Until I got to my next stop.
As I got ready to head into a store, I reached for my wallet in the console of my car and it wasn’t there. I dug around in the car, looking under the seats, down the sides by the doors, everywhere! It just wasn’t there. I had lost my wallet – with my driver’s license and credit cards – my whole life.
First fear began to rise in me – I could be a victim of identity theft – there was plenty of personal information in that wallet! Then anger replaced the fear. My mind went to some dark places and I found myself thinking – “Really God? Really? I just did what you asked. I stepped out and served the homeless and this is my repayment?” Then I found myself wondering if I had dropped my wallet downtown by the homeless people and whether they found it and were stealing everything in it right now.
I retraced my steps from the morning, but no one had seen my wallet. I talked to the local community officer and he told me he knew the homeless ladies I had helped and that they were good people who had fallen on hard times and he was sure they wouldn’t have stolen my wallet or would turn it in if they did find it. So I went back to the ladies, but only the one I had given the coat to was there. I asked her if I had given her my wallet by mistake, but she said I had not. She said she was sorry I had lost it and hoped I would find it, and then once again thanked me for the coat, which she was wearing. My wallet was nowhere to be found. I ended up going home and spent the afternoon canceling credit cards and ordering replacements, etc. and I have to say that my attitude did not improve much during the day – in fact, I spent the afternoon crying on and off.
My day came to a close and just as I was about to head to bed around 11 pm, my doorbell rang. I opened the door and there stood a young man – college age – holding my wallet. He said he had found it that morning on the street (just outside of my first stop of the day!) and couldn’t think of any way to get it to me other than drive to the address on my license – by the way, if you are not familiar with where I live, it can be difficult to find!
I pretty much stood there with my mouth open in astonishment! I finally had the presence of mind to offer him a gift card that was in my wallet as a thank you. Even though he wasn’t expecting a reward, he was excited at my gift and very appreciative. I told him “God bless you”, gave him a hug, and he left.
Instantly, I was ashamed of the things I had thought earlier in the day. Ashamed that I thought giving a coat to a homeless lady should somehow exempt me from little inconveniences like losing my wallet. Ashamed that I was not as grateful for all of the things I did have as the homeless lady was with her one old hand me down coat. Ashamed that I had not trusted God to handle my lost wallet when He had just demonstrated how clearly he cares for those in need.

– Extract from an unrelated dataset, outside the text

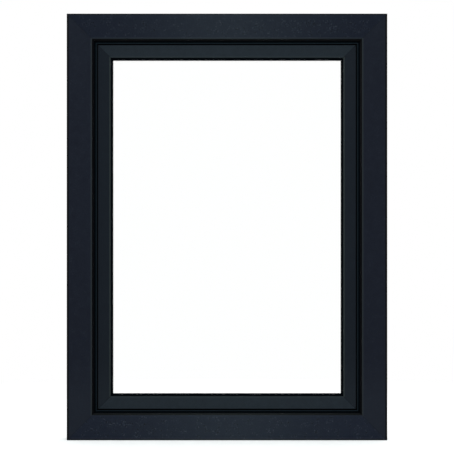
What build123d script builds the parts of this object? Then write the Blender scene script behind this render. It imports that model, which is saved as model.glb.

As I have reflected on that day, I have to say that my perspective has changed quite a lot. I find myself worrying about those ladies and wondering if they are warm and safe in this freezing weather. I think about what the next thing is that I can do to reach out and help the homeless. I wish I had tons and tons of money and could just go give and give and give to everyone who needs it. I want to give without expectation of anything in return. I want to be thankful for what I have and not grouse about the little things that might irritate me and that are beyond my control. Mostly I’ve learned that “God’s got this!” He’s in control and I am not! I just have to be available and listen and be thankful every day! And I know every day the truth of Luke 6:38 Give, and it will be given to you…For with the same measure that you use, it will be measured back to you.”